What’s the best writing advice you’ve ever received?

It's a lesson I've learned from visual arts: process over product. Who can write a book? Who even knows what a book is before it's a book? It's too much. Write a sentence, if you're lucky, there will be a second.

What’s your advice to new writers?

Get plenty of rest, eat well, don't smoke cigarettes, stay hydrated, get outside, be kind to yourself and others. 

Tatiana Ryckman is the author of the novel, The Ancestry of Objects, the novella, I Don't Think of You (Until I Do), and two chapbooks of prose, Twenty-Something and VHS and Why it's Hard to Live. Tatiana is the Editor of Awst Press and has attended residencies at Yaddo, Arthub, and 100W Corsicana.

Maxim Loskutoff

How did you become a writer?

For me, it wasn't a process of becoming, I always was. I started inventing complicated stories when I was a toddler, much to the confusion of my parents, and in first grade I filled a notebook with a novel about a seadog named Ray who is constantly having to save his hapless captain. The process of becoming a writer as a career was really a process of letting myself be myself. It's what I always wanted to do--telling stories, trying to understand this strange journey of human life--and the decisions I made were to give myself no other options but to pursue it. Quitting my day job, living for a time out of my van, I've found that betting on myself in extreme circumstances is a way of showing confidence and self love. Saying, "Do what you want, what choice do you have?"

Name your writing influences (writers, books, teachers, etc.).

I was blessed to study with David Foster Wallace for four years at Pomona College, which was bar-none the transformative learning experience of my life. His voice guides me still, and he was the first person to truly believe in my work. He gave an incredible amount of time, effort, and dedication to all of us students, which I find even more amazing now that I'm older and have had students of my own. I have three writers of the modern west whose books I return to again and again: Denis Johnson, Leslie Marmon Silko, and Charles Bowden. They lit the path I'm fumbling my way upon, here in the mountains.

When and where do you write?

Wherever I am when the inspiration seizes me. I'm not a believer in writing every day in a certain place for a set amount of time. When I quit my last job, I vowed not to recreate the pressure of a fixed schedule in my own head--to essentially be the kind of boss I'd already had. I always imagine a cup full of words inside me, and when I empty it out, it needs time to refill. So there are months where I'm in a cabin on a lake and I write constantly, thousands and thousands of words, followed by a month or two when I won't write at all.

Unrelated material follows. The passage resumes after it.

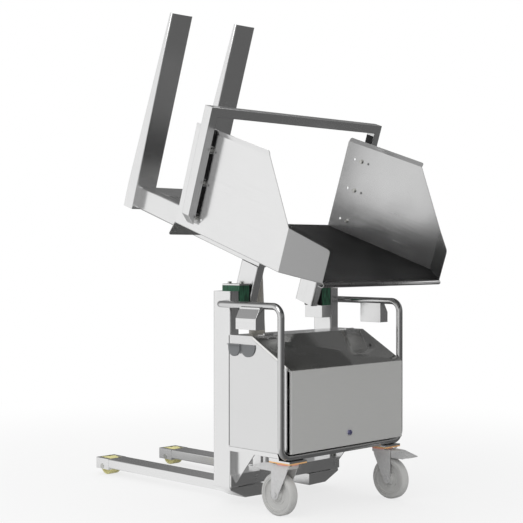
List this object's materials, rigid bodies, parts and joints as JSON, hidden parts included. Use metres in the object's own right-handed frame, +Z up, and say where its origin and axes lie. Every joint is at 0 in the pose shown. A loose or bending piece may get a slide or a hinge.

Trusting my mind to know which story is mine to tell, and that it will emerge when it's ready.

What are you working on now?

A novel about the Unabomber entitled OLD KING. Really, it's more about the town of Lincoln where he lived, and how the west changed over the course of his bombings. His story has been in my head for so long. I was 11 when he was caught, having spent my early childhood playing in the Montana woods and imagining some great evil lurking there. Then, just as I was starting middle school and turning away from such games, he was caught. My imaginings had been true in a sense, and I was thrown sharply back into that wild, dark world. Complicated by the fact that the environmental issues he was fighting for were those I felt so strongly as well.

Have you ever suffered from writer’s block? 

No, I would never call it that. Again I have long periods where I don't write, but nothing is blocked, it's just refilling.

What’s the best writing advice you’ve ever received?

This may sound harsh, but it's stuck with me since college and I attempt to use it to shape my life: "Writing will always take more than it can give, so you need to find other things to sustain you." Getting my hands in the dirt, camping, hiking mountains, swimming in lakes. Being in the world. Writing is a journey into the mind, and a pouring out of what you find there. It can be isolating and dislocating, so I strive to find joy in the beauty of the physical world, and small daily tasks. Remembering I have a body as well as a mind.

What’s your advice to new writers?

Don't write down every idea or detail or story that you think of. Learn to trust your mind as your own best editor. When I started writing, I always carried a notebook and wrote down everything I thought of, and then I would end up with notebook after notebook full of ideas, totally overwhelming when I opened them, and I never finished any of the stories. Now when I have an idea I don't write it down. I wait, and if it's still there in a few days, if my brain has cared enough to remember and chew on it, I know it's a story for me, and usually I finish it.

Raised in small towns in the west, Maxim Loskutoff is the critically acclaimed author of RUTHIE FEAR and COME WEST AND SEE, an NPR and Amazon Best Book of 2018, a New York Times Editor’s Pick, and winner of the High Plains Book Award. His stories and essays have appeared in numerous periodicals, including the New York Times, Chicago Tribune, Ploughshares, and Playboy. He lives in the Rocky Mountains of western Montana.